Study: Arkansas Ranks High in Road Safety Improvements

November 30, 2010

A national study indicates Arkansas ranks second nationally in advancing its road safety laws during the past two years.

The national scorecard produced by the Emergency Nurses Association noted Arkansas has passed laws requiring a tougher graduated driver’s license for teenagers, making not wearing a seat belt a primary offense, banning texting while driving and mandating an ignition-interlock device for some drunken drivers.

Arkansas received three of a possible 14 points on the 2008 scorecard but that number jumped to eight of 14 this year. Only Minnesota increased its score by a larger margin.

“We made big strides,” David Holman, an emergency room nurse at Arkansas Children’s Hospital in Little Rock, told the Arkansas Democrat-Gazette. “They were all in one fell swoop.”

Mothers Against Drunk Driving spokeswoman Teresa Belew said: “It was a landmark year for driving safety.”

The association uses the scorecard to highlight laws it believes are effective in preventing death and injury on highways. In Arkansas, 585 people died in highway crashes in 2009, and nationally about 37,000 people die in highway accidents each year, according to the National Highway and Traffic Safety Administration.

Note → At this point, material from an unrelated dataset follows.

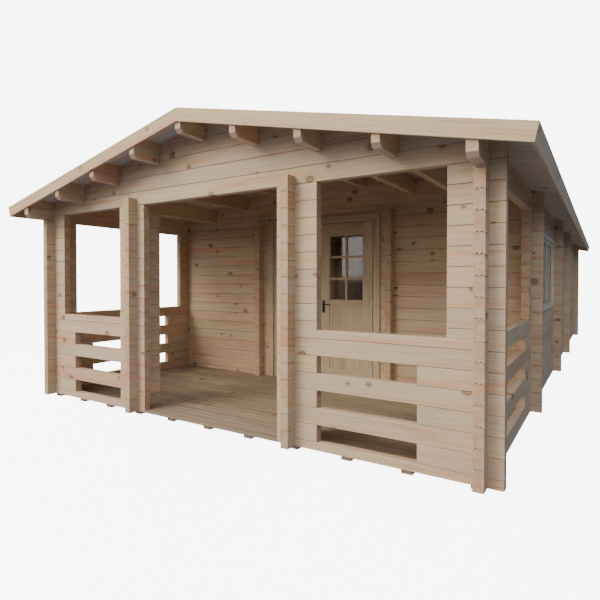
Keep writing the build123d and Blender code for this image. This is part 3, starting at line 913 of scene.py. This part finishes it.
def door_leaf(side, mirror):
    body = f"{side}_leaf"
    leaf = Timbers(f"door_leaf_{side}_joinery", door_wood, "joinery", body)
    depth = leaf_high.y - leaf_low.y
    inner0 = pane_low.x
    inner1 = pane_high.x
    y = leaf_low.y
    for n, (x0, x1) in enumerate(((leaf_low.x, inner0), (inner1, leaf_high.x))):
        add_board(leaf, mirror @ upright(x0, y), f"stile {side} {n}", leaf_low.z, leaf_high.z, 0.0, x1 - x0,
                  0.0, depth)
    panel_top = pane_low.z - lock_rail
    panel_low = leaf_low.z + door_panel_low
    rails = ((leaf_low.z, panel_low), (panel_top, pane_low.z), (pane_high.z, leaf_high.z))
    for n, (z0, z1) in enumerate(rails):
        add_board(leaf, mirror @ along_x(y), f"rail {side} {n}", inner0, inner1, 0.0, depth, z0, z1)
    width = (inner1 - inner0) / panel_boards
    for n in range(panel_boards):
        add_board(leaf, mirror @ upright(inner0 + n * width, y), f"panel {side} {n}", panel_low, panel_top,
                  panel_gap / 2, width - panel_gap / 2, panel_recess, depth - panel_recess, panel_groove)
    leaf.finish(f"door_leaf_{side}")

    bars = Timbers(f"door_bars_{side}", door_wood, "joinery", body)
    middle = (inner0 + inner1) / 2
    height = (pane_high.z - pane_low.z) / sash_rows
    for face, y0 in (("out", pane_low.y - bar_thick), ("in", pane_high.y)):
        add_board(bars, mirror @ upright(middle - bar_width / 2, y0), f"bar {side} {face}", pane_low.z,
                  pane_high.z, 0.0, bar_width, 0.0, bar_thick, soft_bevel)
        spans = ((inner0, middle - bar_width / 2), (middle + bar_width / 2, inner1))
        for row in range(1, sash_rows):
            z = pane_low.z + row * height
            for n, (x0, x1) in enumerate(spans):
                add_board(bars, mirror @ along_x(y0), f"bar {side} {face} {row} {n}", x0, x1, 0.0, bar_thick,
                          z - bar_width / 2, z + bar_width / 2, soft_bevel)
        for n, z in enumerate((pane_low.z, pane_high.z - bead)):
            add_board(bars, mirror @ along_x(y0), f"bead {side} {face} {n}", inner0, inner1, 0.0, bar_thick,
                      z, z + bead, soft_bevel)
        for n, x in enumerate((inner0, inner1 - bead)):
            add_board(bars, mirror @ upright(x, y0), f"bead up {side} {face} {n}", pane_low.z, pane_high.z,
                      0.0, bead, 0.0, bar_thick, soft_bevel)
    bars.finish()


# Windows
def windows():
    frames = Timbers("window_frame_boards", window_wood, "joinery")
    low, high = window_low, window_high
    x0 = side_out - window_frame_back
    depth = high.x - x0
    middle = (low.y + high.y) / 2
    w = window_frame_width
    faces = (("out", window_face), ("in", window_face - window_pane_thick - sash_thick))
    for side, mirror in sides.items():
        for n, z in enumerate((low.z, high.z - w)):
            add_board(frames, mirror @ along_y(x0), f"window rail {side} {n}", low.y, high.y, 0.0, depth, z,
                      z + w, soft_bevel)
        for n, y in enumerate((low.y, high.y - w)):
            add_board(frames, mirror @ upright(x0, y), f"window stile {side} {n}", low.z + w, high.z - w, 0.0,
                      depth, 0.0, w, soft_bevel)
        add_board(frames, mirror @ upright(x0, middle - sash_width), f"mullion {side}", low.z + w, high.z - w,
                  0.0, window_face - x0, 0.0, 2 * sash_width, soft_bevel)
        for half, (y0, y1) in enumerate(((low.y + w, middle), (middle, high.y - w))):
            near = y0 + sash_gap
            far = y1 - sash_gap
            for face, x in faces:
                key = f"{side} {half} {face}"
                for n, z in enumerate((low.z + w, high.z - w - sash_width)):
                    add_board(frames, mirror @ along_y(x), f"sash rail {key} {n}", near, far, 0.0, sash_thick,
                              z, z + sash_width, soft_bevel)
                for n, y in enumerate((near, far - sash_width)):
                    add_board(frames, mirror @ upright(x, y), f"sash stile {key} {n}", low.z + w + sash_width,
                              high.z - w - sash_width, 0.0, sash_thick, 0.0, sash_width, soft_bevel)
    frames.finish("window_frames")


# Door furniture
def smooth_tube(name, path, radius, material, body):
    """Round bar along a path."""
    curve = bpy.data.curves.new(name, "CURVE")
    curve.dimensions = "3D"
    curve.bevel_depth = radius
    curve.bevel_resolution = 5
    curve.use_fill_caps = True
    spline = curve.splines.new("NURBS")
    spline.points.add(len(path) - 1)
    for point, place in zip(spline.points, path):
        point.co = (*place, 1.0)
    spline.use_endpoint_u = True
    spline.order_u = 3
    made = bpy.data.objects.new(name, curve)
    bpy.context.scene.collection.objects.link(made)
    mesh = bpy.data.meshes.new_from_object(made)
    bpy.data.objects.remove(made)
    mesh.materials.clear()
    mesh.materials.append(material)
    for polygon in mesh.polygons:
        polygon.use_smooth = True
    return link_piece(name, mesh, body)


def handle():
    """Lever with a grip on each side of the leaf, and the two plates that carry it."""
    x = (plate_low.x + plate_high.x) / 2
    z = (lever_low.z + lever_high.z) / 2
    for n, (y0, y1) in enumerate(((leaf_low.y, lever_low.y), (leaf_high.y, lever_high.y))):
        out = y1 + grip_radius if y1 < y0 else y1 - grip_radius
        path = [(x, y0, z), (x, (y0 + out) / 2, z), (x, out, z), (x + grip_bend, out, z),
                (x + grip_straight, out, z), (lever_high.x - grip_bend, out, z),
                (lever_high.x - grip_end, out, z)]
        name = f"door_lever_grip_{n}"
        smooth_tube(name, path, grip_radius, handle_metal, "lever")
    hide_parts("door_lever")

    plates = Timbers("handle_plate_pair", handle_metal, "handle_metal", "right_leaf")
    depth = leaf_low.y - plate_low.y
    for n, y in enumerate((plate_low.y, leaf_high.y)):
        add_board(plates, upright(plate_low.x, y), f"plate {n}", plate_low.z, plate_high.z, 0.0,
                  plate_high.x - plate_low.x, 0.0, depth, plate_bevel)
    plates.finish("handle_plates")


def set_material(material, *nodes):
    """Gives nodes that show as they are a material."""
    for node in nodes:
        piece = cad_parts[node]
        piece.data.materials.clear()
        piece.data.materials.append(material)


# The whole cabin
for side, mirror in sides.items():
    front_wall(side, mirror)
    side_wall(side, mirror)
    roof_boards(side, mirror)
    door_leaf(side, mirror)
front_rails()
cross_log_stacks("post", front_y - log_end, front_y + log_thick + post_log_inside)
gable("front_gable_logs", "front_gable", "front gable", front_y, front_head)
side_rails()
cross_log_ends()
back_wall()
gable("rear_wall_logs", "rear_wall", "rear", rear_y - log_thick, wall_base)
eave_logs()
purlins()
fascias()
joists()
floor_boards("veranda_deck")
floor_boards("room_floor")
door_surround()
windows()
handle()
set_material(glass_clear, "door_glass_left", "door_glass_right", "window_glass")
set_material(hinge_metal, "hinge_pins", "hinge_knuckles_left", "hinge_knuckles_right")


# Floor, light and camera
bowl_radius = 70.0
bowl_curve = 25.0
bowl_glow = 7.0
bowl_sides = 48
bowl_curve_steps = 8
bowl_noise = (0.4, 0.4, 0.4)
bowl_pale = (0.80, 0.80, 0.80, 1.0)
bowl_paler = (0.84, 0.84, 0.84, 1.0)

sky_dim = (0.28, 0.395, 0.58, 1.0)
sky_bright = (2.05, 1.92, 1.82, 1.0)
sky_below = (0.095, 0.102, 0.122, 1.0)
sky_deep = (0.38, 0.44, 0.72, 1.0)
sky_deep_right = (0.25, 0.27, 0.30, 1.0)
sky_front = 1.1
sky_behind = 0.75
glow_direction = Vector((-0.60, -0.68, 0.42)).normalized()

# Ranges over which the sky changes: towards its glow, at the horizon, down, to the right and behind
sky_glow_range = (0.1, 1.0)
sky_horizon_range = (-0.005, 0.02)
sky_deep_range = (-0.3, -0.9)
sky_right_range = (-0.2, 0.3)
sky_behind_range = (-0.4, 0.6)

veranda_middle = Vector((0.0, -4.0, 1.0))
key_place = veranda_middle + Vector((-0.42, -0.78, 0.58)).normalized() * 17.0
fill_place = veranda_middle + Vector((0.62, -0.52, 0.59)).normalized() * 16.0
rear_middle = Vector((0.0, 2.0, 1.0))
back_place = rear_middle + Vector((-0.38, 0.84, 0.38)).normalized() * 17.0
room_tint = (1.0, 0.95, 0.9)

# Each lamp's name, place, target, size, power and tint, and whether it shows in glass and gloss
lamps = [("key", key_place, veranda_middle, 9.0, 2160.0, (1.0, 0.93, 0.83), True),
         ("fill", fill_place, veranda_middle, 8.0, 230.0, (1.0, 0.97, 0.92), True),
         ("back", back_place, rear_middle, 9.0, 600.0, (1.0, 0.97, 0.94), False),
         ("room_fill", (-0.6, 1.5, 2.0), (-0.6, 1.5, 0.0), 2.5, 9.0, room_tint, False),
         ("veranda_fill", (0.0, -4.4, 0.2), (0.0, -4.4, 2.0), 3.0, 3.0, room_tint, False)]

camera_place = (3.181, -8.704, 1.410)
camera_pitch = -0.899
camera_yaw = 32.449
camera_lens = 28.49
camera_sensor = 36.0
camera_shift = (-0.0019, -0.0183)
camera_far = 200.0


def studio_bowl():
    """Pale floor that curves up into a backdrop all round; it throws no light back on the cabin."""
    g = surface("studio_floor")
    place = g.node("ShaderNodeTexCoord").outputs["Object"]
    shade = g.noise(place, bowl_noise, 2.0)
    g.put(g.shader.inputs["Base Color"], g.blend(g.between(shade, 0.3, 0.7), bowl_pale, bowl_paler))
    g.put(g.shader.inputs["Roughness"], 0.9)
    g.put(g.shader.inputs["Emission Color"], (1.0, 1.0, 1.0, 1.0))
    g.put(g.shader.inputs["Emission Strength"], bowl_glow)
    flat = bowl_radius - bowl_curve
    profile = [(flat, 0.0)]
    for n in range(1, bowl_curve_steps + 1):
        turn = n / bowl_curve_steps * pi / 2
        profile.append((flat + bowl_curve * sin(turn), bowl_curve * (1 - cos(turn))))
    profile.append((bowl_radius, 2 * bowl_curve))
    rows = len(profile)
    verts = []
    for n in range(bowl_sides):
        turn = 2 * pi * n / bowl_sides
        verts += [(r * cos(turn), r * sin(turn), z) for r, z in profile]
    faces = [[n * rows for n in range(bowl_sides)]]
    for n in range(bowl_sides):
        a = n * rows
        b = (n + 1) % bowl_sides * rows
        faces += [(a + k, a + k + 1, b + k + 1, b + k) for k in range(rows - 1)]
    mesh = bpy.data.meshes.new("studio_floor")
    mesh.from_pydata(verts, [], faces)
    mesh.materials.append(g.owner)
    bowl = bpy.data.objects.new("studio_floor", mesh)
    bpy.context.scene.collection.objects.link(bowl)
    bowl.visible_diffuse = False
    bowl.visible_glossy = False
    bowl.visible_transmission = False


def sky():
    """Soft studio surround: bright towards the front left, cool elsewhere, dim below the horizon."""
    g = Graph(bpy.data.worlds.new("studio"), "ShaderNodeBackground", "ShaderNodeOutputWorld")
    towards = g.node("ShaderNodeTexCoord").outputs["Generated"]
    facing = g.node("ShaderNodeVectorMath", operation="DOT_PRODUCT")
    g.put(facing.inputs[0], towards)
    g.put(facing.inputs[1], glow_direction)
    glow = g.between(facing.outputs["Value"], *sky_glow_range)
    parts = g.node("ShaderNodeSeparateXYZ")
    g.put(parts.inputs[0], towards)
    right, back, up = parts.outputs
    above = g.between(up, *sky_horizon_range)
    upper = g.blend(glow, sky_dim, sky_bright)
    deep = g.blend(g.between(right, *sky_right_range), sky_deep, sky_deep_right)
    lower = g.blend(g.between(up, *sky_deep_range), sky_below, deep)
    behind = g.between(back, *sky_behind_range, sky_front, sky_behind)
    g.put(g.shader.inputs["Color"], g.scaled(g.blend(above, lower, upper), behind))
    bpy.context.scene.world = g.owner


def area_light(name, place, target, size, power, tint, seen):
    """Round lamp; a lamp that is not seen lights surfaces but shows in no glass or gloss."""
    light = bpy.data.lights.new(name, "AREA")
    light.shape = "DISK"
    light.size = size
    light.energy = power
    light.color = tint
    lamp = bpy.data.objects.new(name, light)
    lamp.location = place
    lamp.rotation_euler = (Vector(target) - Vector(place)).to_track_quat("-Z", "Y").to_euler()
    lamp.visible_glossy = seen
    lamp.visible_transmission = seen
    bpy.context.scene.collection.objects.link(lamp)


def camera():
    """Camera at the photograph's place and angle."""
    lens = bpy.data.cameras.new("camera")
    lens.lens = camera_lens
    lens.sensor_width = camera_sensor
    lens.shift_x, lens.shift_y = camera_shift
    lens.clip_end = camera_far
    eye = bpy.data.objects.new("camera", lens)
    eye.location = camera_place
    eye.rotation_euler = (radians(90 + camera_pitch), 0.0, radians(camera_yaw))
    bpy.context.scene.collection.objects.link(eye)
    bpy.context.scene.camera = eye


studio_bowl()
sky()
for lamp in lamps:
    area_light(*lamp)
camera()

Holman said the poor scores Arkansas received on the 2008 scorecard helped lead to legislative support for the new road safety laws enacted in 2009. Gary Stephenson, a State Farm Insurance executive in Arkansas, said the fact that Arkansas’ teen fatality rate in traffic crashes was double the national rate also spurred interest in enacting tougher laws.

Heather Williamson, associate director of the Injury Prevention Center at Children’s Hospital, said the new laws will affect the state’s traffic crash statistics.

“While it is too soon to have any Arkansas data on lives saved due to the laws, we know that other states have seen reductions in motor vehicle fatalities after the implementation of such policies,” Williamson said.

The scorecard rates states on legislation that addresses issues such as seat belt use, child passenger safety, graduated driver licensing for teenagers, all-rider motorcycle helmet requirements and cell phone usage by drivers. Oregon and Washington received the best possible score, 14 points, on both the 2008 and 2010 scorecards.